**INSTRUCTIONS FOR THE TASK**
Your task is to quote, unchanged, only the lines from the one with "obj.matrix_parent_inverse = Matrix.Identity(4)" through the one with "# Materials", both ends included.

**GIVEN DATA**
────────────────────
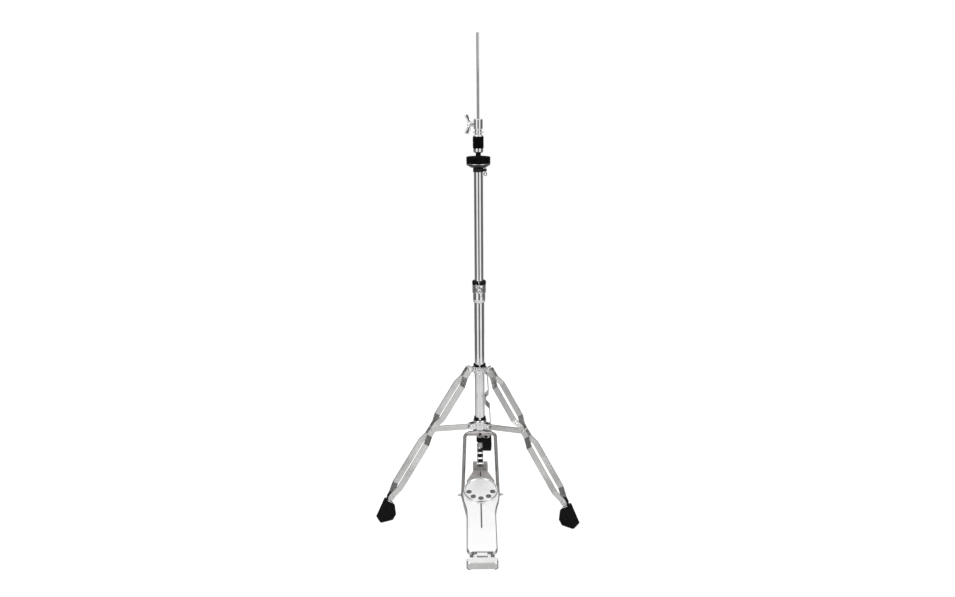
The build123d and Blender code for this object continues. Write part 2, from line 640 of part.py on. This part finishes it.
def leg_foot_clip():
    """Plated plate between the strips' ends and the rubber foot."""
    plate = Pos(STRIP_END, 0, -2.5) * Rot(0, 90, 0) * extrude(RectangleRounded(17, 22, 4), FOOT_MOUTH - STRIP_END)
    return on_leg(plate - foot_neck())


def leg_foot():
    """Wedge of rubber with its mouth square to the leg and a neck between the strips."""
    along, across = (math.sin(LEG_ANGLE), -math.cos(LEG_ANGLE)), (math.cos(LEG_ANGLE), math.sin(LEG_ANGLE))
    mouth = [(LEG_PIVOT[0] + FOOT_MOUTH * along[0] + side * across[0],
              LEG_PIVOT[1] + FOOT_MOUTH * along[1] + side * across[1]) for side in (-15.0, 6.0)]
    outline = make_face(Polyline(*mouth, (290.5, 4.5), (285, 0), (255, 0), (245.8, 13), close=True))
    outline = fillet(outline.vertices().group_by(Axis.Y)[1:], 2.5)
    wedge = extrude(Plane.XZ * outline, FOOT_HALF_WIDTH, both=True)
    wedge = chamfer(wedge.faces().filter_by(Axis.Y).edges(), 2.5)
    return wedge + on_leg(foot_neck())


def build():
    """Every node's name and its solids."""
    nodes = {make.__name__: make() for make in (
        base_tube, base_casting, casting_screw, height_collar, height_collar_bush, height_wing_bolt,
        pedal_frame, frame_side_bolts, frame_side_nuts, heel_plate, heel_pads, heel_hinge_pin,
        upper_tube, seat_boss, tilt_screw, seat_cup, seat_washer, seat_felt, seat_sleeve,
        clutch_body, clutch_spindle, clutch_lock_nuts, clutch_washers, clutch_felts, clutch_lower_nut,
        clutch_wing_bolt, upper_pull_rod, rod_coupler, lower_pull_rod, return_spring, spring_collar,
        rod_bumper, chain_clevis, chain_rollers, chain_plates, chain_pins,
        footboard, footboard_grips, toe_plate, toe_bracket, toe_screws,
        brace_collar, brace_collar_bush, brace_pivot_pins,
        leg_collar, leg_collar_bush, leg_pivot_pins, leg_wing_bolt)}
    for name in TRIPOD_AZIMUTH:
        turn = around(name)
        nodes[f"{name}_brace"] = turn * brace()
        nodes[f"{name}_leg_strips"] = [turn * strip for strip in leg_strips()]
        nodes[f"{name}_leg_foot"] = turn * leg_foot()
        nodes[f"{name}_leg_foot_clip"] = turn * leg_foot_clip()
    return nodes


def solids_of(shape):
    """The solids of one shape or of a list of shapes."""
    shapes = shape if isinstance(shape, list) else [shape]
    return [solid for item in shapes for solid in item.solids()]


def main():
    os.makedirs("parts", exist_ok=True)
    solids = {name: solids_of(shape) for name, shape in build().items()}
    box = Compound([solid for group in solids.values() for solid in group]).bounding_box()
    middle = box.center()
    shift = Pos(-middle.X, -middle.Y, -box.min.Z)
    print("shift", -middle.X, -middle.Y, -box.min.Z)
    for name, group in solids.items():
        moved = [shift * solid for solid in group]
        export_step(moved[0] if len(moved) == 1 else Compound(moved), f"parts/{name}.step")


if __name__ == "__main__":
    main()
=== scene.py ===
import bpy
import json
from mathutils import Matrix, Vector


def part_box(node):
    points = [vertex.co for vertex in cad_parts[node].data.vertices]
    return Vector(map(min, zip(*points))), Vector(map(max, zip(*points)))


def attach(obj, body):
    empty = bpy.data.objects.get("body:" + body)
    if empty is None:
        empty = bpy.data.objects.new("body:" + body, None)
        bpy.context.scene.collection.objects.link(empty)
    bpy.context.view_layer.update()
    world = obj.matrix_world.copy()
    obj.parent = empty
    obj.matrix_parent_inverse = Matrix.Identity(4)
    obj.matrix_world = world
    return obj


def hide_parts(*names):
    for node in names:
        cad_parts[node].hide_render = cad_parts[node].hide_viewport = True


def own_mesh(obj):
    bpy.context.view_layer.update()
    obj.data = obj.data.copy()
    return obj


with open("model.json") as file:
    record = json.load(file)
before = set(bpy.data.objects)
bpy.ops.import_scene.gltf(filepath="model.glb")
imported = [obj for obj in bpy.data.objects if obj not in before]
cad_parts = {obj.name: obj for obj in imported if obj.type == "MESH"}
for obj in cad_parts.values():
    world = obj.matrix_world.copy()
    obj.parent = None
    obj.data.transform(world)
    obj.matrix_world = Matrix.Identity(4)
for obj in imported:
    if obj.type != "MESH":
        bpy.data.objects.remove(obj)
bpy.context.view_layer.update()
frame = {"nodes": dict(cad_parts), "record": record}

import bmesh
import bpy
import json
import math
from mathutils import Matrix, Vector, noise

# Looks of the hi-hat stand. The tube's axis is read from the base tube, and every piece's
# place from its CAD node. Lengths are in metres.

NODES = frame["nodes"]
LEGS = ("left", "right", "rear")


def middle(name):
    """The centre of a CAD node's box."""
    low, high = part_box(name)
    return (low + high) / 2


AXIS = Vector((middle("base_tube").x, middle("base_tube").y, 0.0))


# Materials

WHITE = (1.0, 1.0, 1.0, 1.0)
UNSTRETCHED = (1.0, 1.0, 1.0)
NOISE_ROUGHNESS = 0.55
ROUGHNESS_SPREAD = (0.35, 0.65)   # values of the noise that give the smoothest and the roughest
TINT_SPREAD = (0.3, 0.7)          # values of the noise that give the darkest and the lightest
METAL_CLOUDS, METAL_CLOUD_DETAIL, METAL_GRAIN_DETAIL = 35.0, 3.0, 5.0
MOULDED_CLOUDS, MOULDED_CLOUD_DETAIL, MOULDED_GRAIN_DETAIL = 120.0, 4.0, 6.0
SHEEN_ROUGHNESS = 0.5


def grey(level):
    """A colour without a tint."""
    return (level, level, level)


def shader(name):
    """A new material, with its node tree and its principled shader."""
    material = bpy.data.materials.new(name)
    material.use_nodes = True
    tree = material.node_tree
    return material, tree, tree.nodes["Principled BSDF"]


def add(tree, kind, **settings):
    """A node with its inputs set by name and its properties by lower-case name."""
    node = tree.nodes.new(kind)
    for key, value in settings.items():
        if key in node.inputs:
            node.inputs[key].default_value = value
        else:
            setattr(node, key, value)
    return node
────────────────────
**SOLUTION TO THIS PROBLEM**
    obj.matrix_parent_inverse = Matrix.Identity(4)
    obj.matrix_world = world
    return obj


def hide_parts(*names):
    for node in names:
        cad_parts[node].hide_render = cad_parts[node].hide_viewport = True


def own_mesh(obj):
    bpy.context.view_layer.update()
    obj.data = obj.data.copy()
    return obj


with open("model.json") as file:
    record = json.load(file)
before = set(bpy.data.objects)
bpy.ops.import_scene.gltf(filepath="model.glb")
imported = [obj for obj in bpy.data.objects if obj not in before]
cad_parts = {obj.name: obj for obj in imported if obj.type == "MESH"}
for obj in cad_parts.values():
    world = obj.matrix_world.copy()
    obj.parent = None
    obj.data.transform(world)
    obj.matrix_world = Matrix.Identity(4)
for obj in imported:
    if obj.type != "MESH":
        bpy.data.objects.remove(obj)
bpy.context.view_layer.update()
frame = {"nodes": dict(cad_parts), "record": record}

import bmesh
import bpy
import json
import math
from mathutils import Matrix, Vector, noise

# Looks of the hi-hat stand. The tube's axis is read from the base tube, and every piece's
# place from its CAD node. Lengths are in metres.

NODES = frame["nodes"]
LEGS = ("left", "right", "rear")


def middle(name):
    """The centre of a CAD node's box."""
    low, high = part_box(name)
    return (low + high) / 2


AXIS = Vector((middle("base_tube").x, middle("base_tube").y, 0.0))


# Materials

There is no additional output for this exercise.